I have a friend who photographs tiny nature things up close, and she uses a Pentax WG-2. It looks like it's designed for rugged outdoorsy use. I'm not an expert, but I could say one obvious thing: it has a macro lighting ring around the lens, so there's that.
posted by ovvl at 11:33 AM on December 14, 2014

Best answer: I have a Sony mirrorless 4/3 camera. (The next 3 or 5, I forget.) It's compact and super easy to use. It has auto settings. You can still change lenses for it and get RAW images to fix in post. Although, I only have the pancake lens.

We've taken it traveling and taken all sorts of pictures, and I'd highly recommend a mirrorless 4/3 for people who like photography but don't want to get into the nitty gritty (yet) or who just don't want to lug around a giant camera bag.
posted by ethidda at 12:16 PM on December 14, 2014

ethidda, just for the record, the Sony NEX series cameras have an APS-C sensor which is significantly larger (larger = better, as a general rule). They aren't micro 4/3 cameras. Sony doesn't make any m43 cameras.
posted by imjustsaying at 1:36 PM on December 14, 2014

Response by poster: This sort of information and opinion would have been very difficult to for me to suss out by myself. I was totally unaware of just about everything suggested. I won't be making any descisions for a few more days, so I'd still value additional viewpoints.

I was hoping to spend less than $1000.
posted by bonobothegreat at 2:02 PM on December 14, 2014

I picked up the Canon S5IS a while back, and it has a great macro mode that is capable of focusing on the dust sitting on the lens. It does auto-focus, but has a very easy manual focus mode as well, if the auto-focus is struggling.

It's a bit out of date now, but it's current spiritual successor, as I understand it, is the Canon SX60HS.

It's in the "SLR-like" category, but really isn't going to give you the performance of a larger-sensor camera. But... it has a 65x optical zoom, can record lots of 1080p video (no need for a camcorder), and has the super-macro mode, so it's a great camera for someone who wants to be able have some fun with photography and play with lots of options before deciding to get "serious" about things.

Good luck!
posted by Lafe at 7:07 AM on December 15, 2014

Best answer: Turns out that DPReview has a timely year-end mid-range mirrorless camera roundup. They like the Sony a6000 most of all, but it seems there's just one affordable macro lens, and at 30mm focal length it requires you to get really close for 1:1 magnification*. So the Sony solution (with 30mm macro lens) would be around $300 cheaper than their runner-up Olympus OM-D E-M10 (with Olympus 60mm macro), but the Olympus might provide a better macro shooting experience.

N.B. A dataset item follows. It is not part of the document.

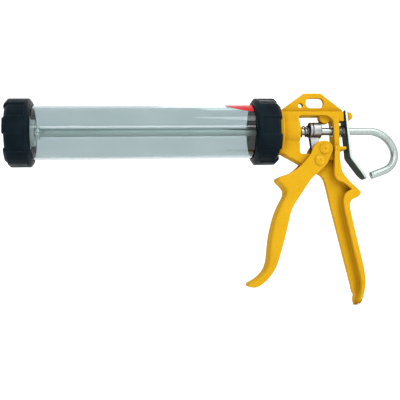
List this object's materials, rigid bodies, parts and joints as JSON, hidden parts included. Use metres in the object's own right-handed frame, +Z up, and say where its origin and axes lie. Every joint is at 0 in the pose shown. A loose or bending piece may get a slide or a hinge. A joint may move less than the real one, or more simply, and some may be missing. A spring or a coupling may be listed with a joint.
{
  "type": "caulking gun",
  "caption": "Hand-operated caulking gun with a clear screw-capped barrel, lever trigger, push rod with pull hook, and a release plate.",
  "frame": {"origin": "centre of the bounding box's base, level with the bottom of the handle", "axes": "+X along the barrel from the nozzle end to the pull hook, +Y across the gun, +Z up"},
  "size_m": [0.4058, 0.0692, 0.2216],
  "materials": {
    "yellow_coat": "satin",
    "black_moulding": "satin",
    "clear_barrel": "gloss",
    "seal_rubber": "matte",
    "rod_steel": "satin",
    "spring_steel": "satin",
    "zinc_plate": "satin",
    "bush_bronze": "satin",
    "white_moulding": "satin"
  },
  "bodies": {
    "frame": {"frame_casting": "yellow_coat", "barrel_tube": "clear_barrel", "rear_cap": "black_moulding", "rear_gasket": "seal_rubber", "spigot_washer": "rod_steel", "circlip": "rod_steel", "front_rod_bush": "bush_bronze", "rear_rod_bush": "bush_bronze", "pivot_pin": "yellow_coat", "drive_spring": "spring_steel", "release_spring": "spring_steel"},
    "piston": {"piston_disc": "black_moulding", "piston_hub": "white_moulding"},
    "rod": {"push_rod": "rod_steel", "front_lock_nut": "zinc_plate", "piston_washer": "rod_steel", "rear_lock_nut": "zinc_plate"},
    "trigger": {"trigger": "yellow_coat", "drive_pin": "yellow_coat"},
    "jaw": {"drive_jaw": "rod_steel"},
    "release_lever": {"release_plate": "zinc_plate"},
    "front_seal": {"front_gasket": "seal_rubber"},
    "front_closure": {"front_cap": "black_moulding"}
  },
  "joints": [
    {"name": "trigger_squeeze", "type": "hinge", "parent": "frame", "child": "trigger", "pos_m": [0.11463, 0, 0.14972], "axis": [0, -1, 0], "range_deg": [0, 32], "stiffness_Nm_per_rad": 0.8, "springref_deg": -22.92},
    {"name": "jaw_stroke", "type": "slide", "parent": "frame", "child": "jaw", "axis": [-1, 0, 0], "range_m": [0, 0.0075], "deforming": ["drive_spring"]},
    {"name": "release_tilt", "type": "hinge", "parent": "frame", "child": "release_lever", "pos_m": [0.14523, 0, 0.19732], "axis": [0, 1, 0], "range_deg": [0, 4], "stiffness_Nm_per_rad": 0.6, "springref_deg": -14.32, "deforming": ["release_spring"]},
    {"name": "piston_slide", "type": "slide", "parent": "frame", "child": "piston", "axis": [1, 0, 0], "range_m": [0, 0.222]},
    {"name": "rod_turn", "type": "hinge", "parent": "piston", "child": "rod", "pos_m": [0.07923, 0, 0.18132], "axis": [1, 0, 0], "continuous": true},
    {"name": "cap_travel", "type": "slide", "parent": "frame", "child": "front_seal", "axis": [-1, 0, 0], "range_m": [0, 0.0201]},
    {"name": "cap_turn", "type": "hinge", "parent": "front_seal", "child": "front_closure", "pos_m": [-0.20147, 0, 0.18132], "axis": [-1, 0, 0], "range_deg": [0, 1800]}
  ],
  "couplings": [
    {"joint": "jaw_stroke", "follows": "trigger_squeeze", "m_per_rad": 0.0128},
    {"joint": "cap_travel", "follows": "cap_turn", "m_per_rad": 0.00063662}
  ]
}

* Jargon explained: in macro photography, 1:1 magnification means that the size of the image at the sensor is exactly the size of the object being photographed. In this case, at 30mm the shooting distance that gets you 1:1 magnification is "around an inch from the front element of the lens." With Olympus' 60mm macro lens, you don't have to get quite that close.

The thing that's sort of a pain with interchangeable lens cameras (SLR or mirrorless) is that you're not just buying a camera, you're buying into a system. With m43 the system includes a broad range of autofocus lenses from Panasonic and Olympus, plus a number of manual focus lenses from specialty manufacturers. With Sony you're buying into the alpha lens range, which descends from Minolta's line. Minolta had some excellent lens designs and you can buy adapters that make old lenses usable on Sony's NEX/E-mount (with limitations that are way outside my area of expertise, but there are web sites devoted to the subject), but the range of native E-mount lenses is perhaps a bit small. Fuji and Nikon also have their own lens ranges (Fuji's lenses are especially well regarded; Nikon's mirrorless strategy was not attractive to me so I can't really speak on its merits). There are various third party manufacturers that target some or all of the mounts mentioned above, with omissions (e.g. Sigma doesn't do m43).

As a general camera it seems like you wouldn't really go wrong with the a6000 (which seems universally loved and has an excellent price), unless a bee got angry when you got too close with that 30mm macro lens. The sensor is larger than a 4/3 sensor, and all other things being equal, a larger sensor will be more capable in diminishing light (because physics). For a reasonably inexpensive, reasonably compact camera with good macro capability I personally would probably stick with an Olympus (the OM-D E-M10 or maybe the new E-PL7), but then I am partial to the m43 lens range and thus probably biased a bit. But to sum up, and contribute to your confusion, this is truly a buyer's market for cameras as long as you understand all the jargon and know exactly what you want, because there's undoubtedly a manufacturer looking to sell you exactly that.

Also, if interchangeable lens cameras are still too overwhelming (and they might very well be), if you search for some combination of words like "enthusiast compact camera macro review" you may find a pocket camera or superzoom model with a well regarded macro mode, but again, outside my expertise.